The commissioning phase aims to verify that the turbine’s actual hydraulic performance, mechanical stability, and governing-system dynamic characteristics meet contractual guarantees. Power output, efficiency, and vibration/run-out across the full operating head range are the three primary verification parameters.
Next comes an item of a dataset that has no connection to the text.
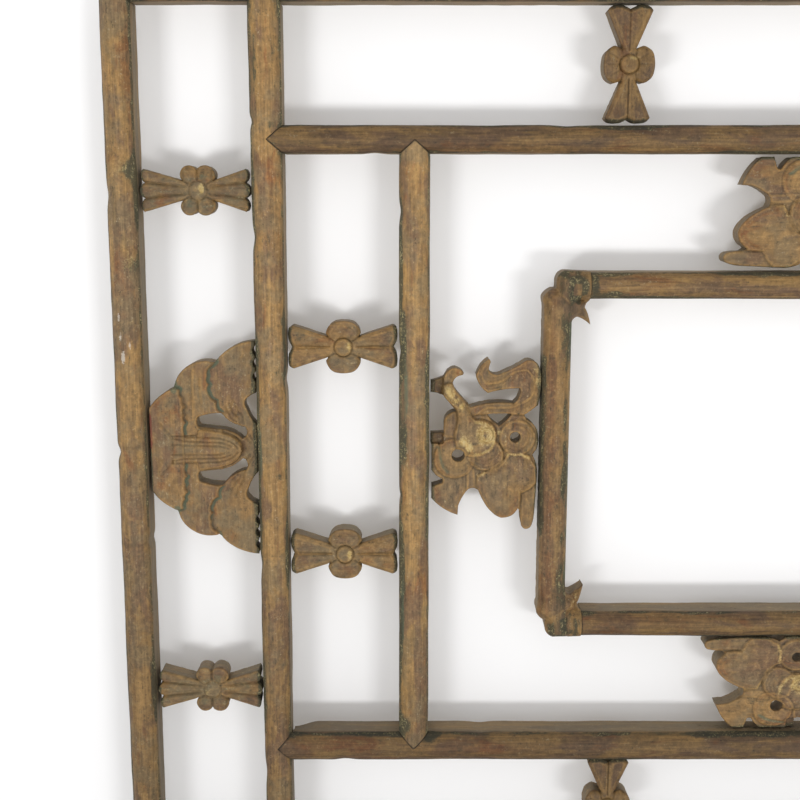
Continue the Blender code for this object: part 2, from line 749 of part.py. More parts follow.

Commissioning Parameter	Unit	Acceptance Criterion (typical)	Measurement Method
Weighted Efficiency Deviation	%	≤ -0.5% (weighted average)	Thermodynamic (Gibson) or current-meter, IEC 60041
Output Guarantee Deviation	%	≥ -1.0% (at rated head)	High-accuracy power transducer (Class 0.2)
Shaft Relative Vibration (at bearings)	μm(p-p)	≤ 200 μm or per ISO 20816-5 Zone A/B boundary	Eddy-current probes (X-Y)
Head-Cover Vibration (vertical)	mm/s(RMS)	≤ 2.3 mm/s (good zone)	Accelerometer
Max Speed Rise (full load rejection)	%	≤ 140% rated speed	Toothed-wheel tacho + high-speed recorder
Max Spiral-Case Pressure Rise	%	≤ design guarantee (typically 30–50%)	Pressure transmitter (>100 Hz sampling)
Cavitation Inception Sigma	—	≥ contract-guaranteed plant sigma	Draft-tube viewing port + noise method

🏗️ Condition-Based Maintenance and Life Extension

One of IEC 60545’s core contributions is establishing an engineering framework for the transition from time-based maintenance (TBM) to condition-based maintenance (CBM). For Francis turbines, the runner is the single highest-value-density component; its service life is governed by two mechanisms: cavitation erosion—occurring on blade suction-side low-pressure zones at typical rates of 0.5–5 mm/10,000 h (depending on water-sediment content and operating head); and fatigue cracking—driven by periodic pressure pulsations from hydraulic instability (e.g., draft-tube partial-load vortex rope). The standard recommends basing overhaul decisions on trend analysis of online monitoring data: if the maximum annual cavitation depth growth rate exceeds 1.5 mm/year, or if guide-bearing clearance widens beyond 2× the initial value, an overhaul should be triggered. For turbines in multi-year-regulating reservoirs, extended low-load operation (<30% rated output) can produce draft-tube cavity vortex ropes, inducing power swings and axial hydraulic thrust pulsations that may, in severe cases, tear the thrust pads. Pumped-storage unit special maintenance items also include accelerated guide-vane end-clearance wear (from frequent bidirectional rotation) and spherical-valve seal fatigue (actuated on every start-stop cycle).

⚠️ Engineering Design Insight: The single most common source of performance deviations during turbine commissioning is residual foreign objects in the hydraulic passage. Despite mandatory thorough cleaning before spiral-case filling per construction acceptance specifications, weld spatter, wooden wedges, and even tools are frequently left behind in stay-vane passages or draft-tube diffuser sections. Under water flow impact, such objects can become lodged between guide vanes and runner, causing repeated guide-vane shear-pin failures or deep impact scars on runner blades. A low-cost, high-return pre-commissioning safety measure is: after spiral-case water filling but before first rotation, visually inspect the runner chamber and draft tube with an underwater ROV. Another subtle long-term reliability factor: the heat-affected zone (HAZ) from weld repair of tungsten carbide (WC) or cobalt-based alloy (Stellite) anti-erosion coatings develops residual tensile stress. If post-weld heat treatment (PWHT) temperature or holding time is insufficient, this tensile-stress field superimposes on operational hydraulic alternating stress to accelerate fatigue-crack initiation—sometimes progressing to through-thickness cracking within only 2–3 overhaul cycles after repair.

🔑 Bottom Line: IEC 60545 delivers a full-lifecycle technical management knowledge base for hydraulic turbines from commissioning to decommissioning. Its greatest practical value lies in elevating turbine maintenance from “time-based” to “condition-based”—scientifically maximizing overhaul intervals while ensuring equipment reliability through rigorous condition monitoring and trend analysis, with enormous economic benefits given that a single major overhaul for a large hydro unit can easily cost millions.